Tag Archives: first notebook

A Man With a Short Memory

In an interview with Business Week Dirk Meyer shows that he doesn’t understand where the computing market is going.

Yet that is one PC segment that’s a little healthier right now and AMD isn’t participating in it. Why is that?
We consciously focused our R&D dollars, which obviously given our size are smaller than Intel’s, on the big mainstream markets as they exist today. Knowing that this trend toward lower power consumption and more mobility is going to happen, we just decided to load that into the R&D pipeline for later. It’s not a big volume target and not a big dollar opportunity.…One of the saddest things about the PC industry right now is, since late last year, all anyone seems to want to ask about is netbooks. Good grief! It’s a low-cost limited-function device. There’s not much excitement or money in dollar volume there.
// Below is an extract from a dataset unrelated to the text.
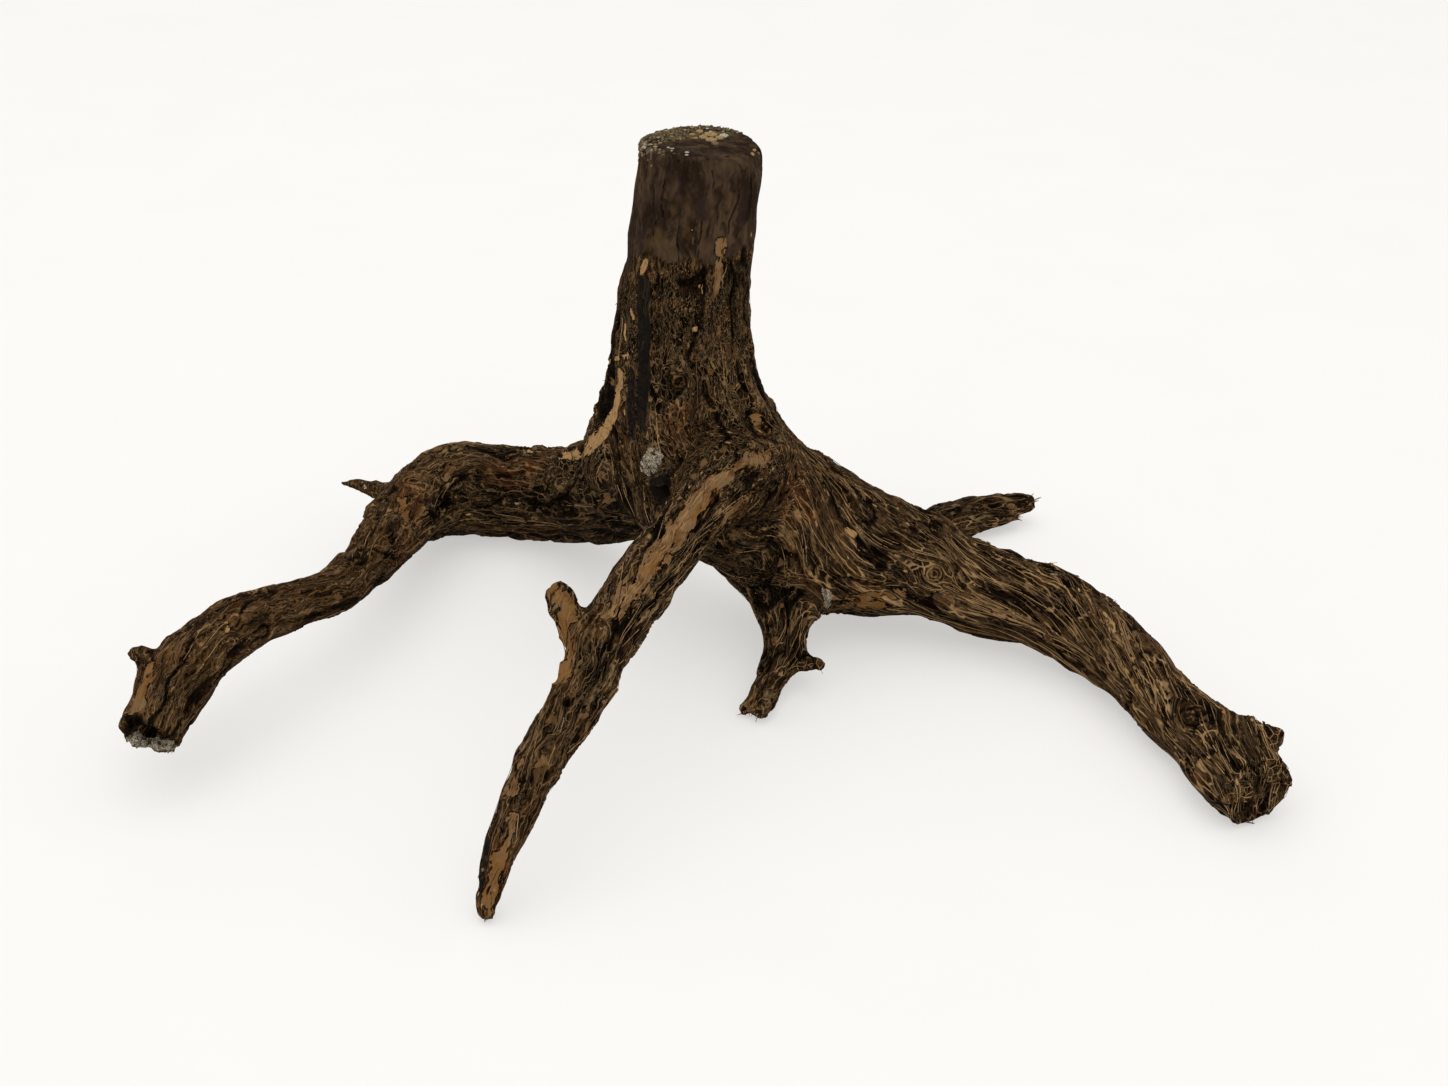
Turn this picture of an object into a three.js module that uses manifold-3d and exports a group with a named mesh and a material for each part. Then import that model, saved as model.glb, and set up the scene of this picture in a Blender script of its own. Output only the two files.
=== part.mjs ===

The writing was on the wall years ago when the first notebook was available for $1000. Processing is going mobile. Sales in volume and value are higher on notebooks than on desktops. Not only did Intel see this first, but the CEO of AMD has firmly placed his head in the sand on the matter. He’s worried about winning the war in notebooks AMD’s already lost and ceded the next frontier to Intel.  The game isn’t going to remain notebooks or netbooks.  It will go smaller.  It will be cellphones and other personal communications devices that will evolve.  While AMD is worried about the “big money”, Intel is setting the stage to make a run at the king of cell phone processing, ARM. Not only do Meyer’s words speak to his short memory with regards to how AMD got into their most recent trouble, but their lack of preparedness in terms of products shows it.